### RAW DATA
=====

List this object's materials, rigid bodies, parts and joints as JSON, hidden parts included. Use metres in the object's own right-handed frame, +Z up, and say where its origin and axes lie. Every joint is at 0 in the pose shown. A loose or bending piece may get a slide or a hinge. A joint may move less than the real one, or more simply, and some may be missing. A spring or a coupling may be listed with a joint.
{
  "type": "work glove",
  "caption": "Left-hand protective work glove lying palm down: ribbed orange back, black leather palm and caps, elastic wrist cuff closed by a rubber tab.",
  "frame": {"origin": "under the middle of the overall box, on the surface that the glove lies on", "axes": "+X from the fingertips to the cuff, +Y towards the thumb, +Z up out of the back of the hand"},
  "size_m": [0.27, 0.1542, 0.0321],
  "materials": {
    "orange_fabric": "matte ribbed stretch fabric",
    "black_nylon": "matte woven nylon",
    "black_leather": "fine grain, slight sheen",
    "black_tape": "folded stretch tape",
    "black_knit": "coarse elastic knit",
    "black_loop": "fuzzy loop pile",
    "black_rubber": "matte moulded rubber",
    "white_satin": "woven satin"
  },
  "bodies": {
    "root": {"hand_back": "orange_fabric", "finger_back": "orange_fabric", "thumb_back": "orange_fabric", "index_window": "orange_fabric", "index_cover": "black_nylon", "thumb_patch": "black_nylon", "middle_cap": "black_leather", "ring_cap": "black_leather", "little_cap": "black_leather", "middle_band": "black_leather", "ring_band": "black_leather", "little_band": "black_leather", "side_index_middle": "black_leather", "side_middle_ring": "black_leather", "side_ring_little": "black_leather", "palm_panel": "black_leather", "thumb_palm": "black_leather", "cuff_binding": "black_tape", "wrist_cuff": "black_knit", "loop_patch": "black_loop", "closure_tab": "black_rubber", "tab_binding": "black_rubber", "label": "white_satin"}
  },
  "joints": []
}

=====

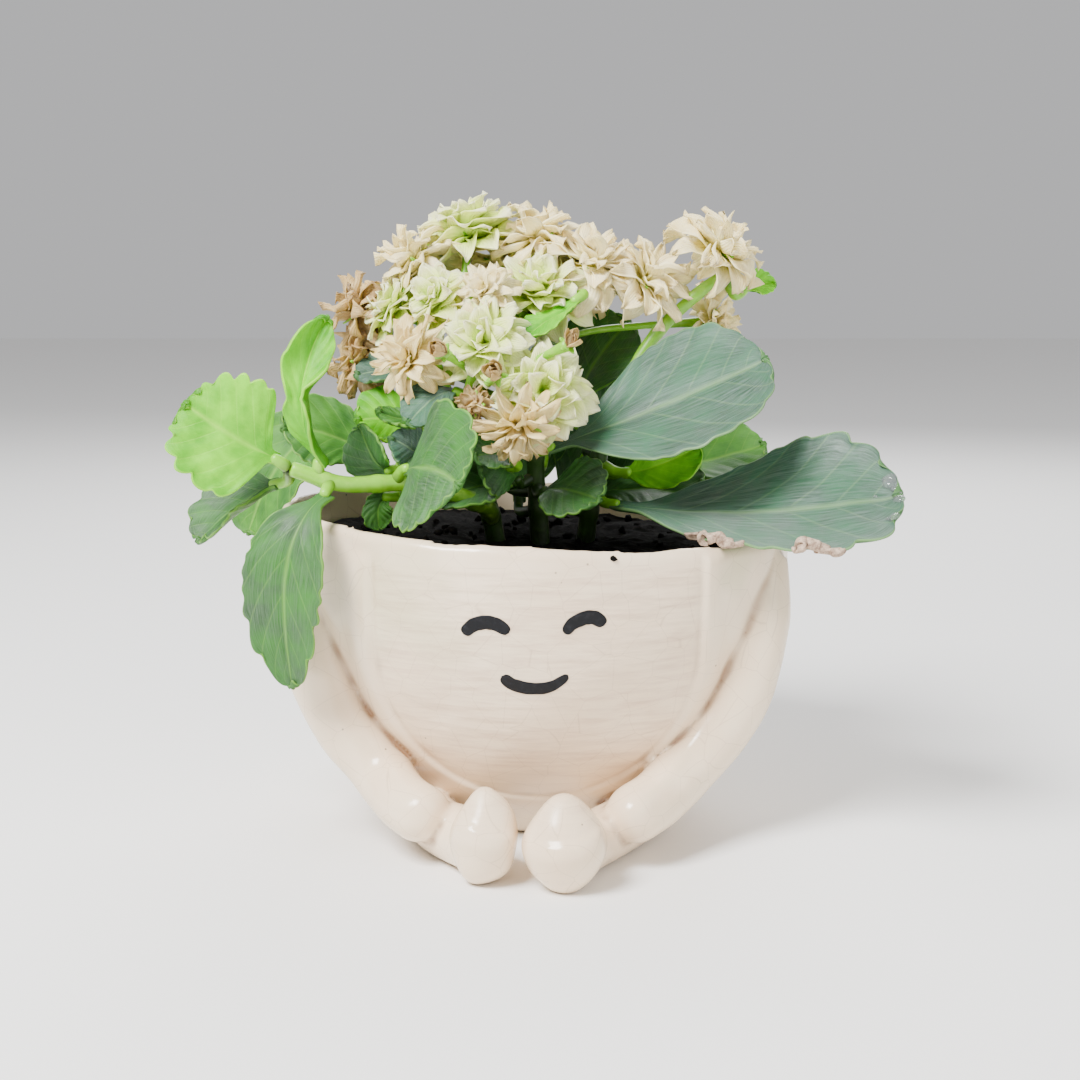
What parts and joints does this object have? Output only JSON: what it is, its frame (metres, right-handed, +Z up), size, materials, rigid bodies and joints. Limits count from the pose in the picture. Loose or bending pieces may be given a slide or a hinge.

=====

### SET PROBLEM
Find the word "hinge" in the data and show each line that holds it.

### RESULT OF THE EXERCISE
List this object's materials, rigid bodies, parts and joints as JSON, hidden parts included. Use metres in the object's own right-handed frame, +Z up, and say where its origin and axes lie. Every joint is at 0 in the pose shown. A loose or bending piece may get a slide or a hinge. A joint may move less than the real one, or more simply, and some may be missing. A spring or a coupling may be listed with a joint.
What parts and joints does this object have? Output only JSON: what it is, its frame (metres, right-handed, +Z up), size, materials, rigid bodies and joints. Limits count from the pose in the picture. Loose or bending pieces may be given a slide or a hinge.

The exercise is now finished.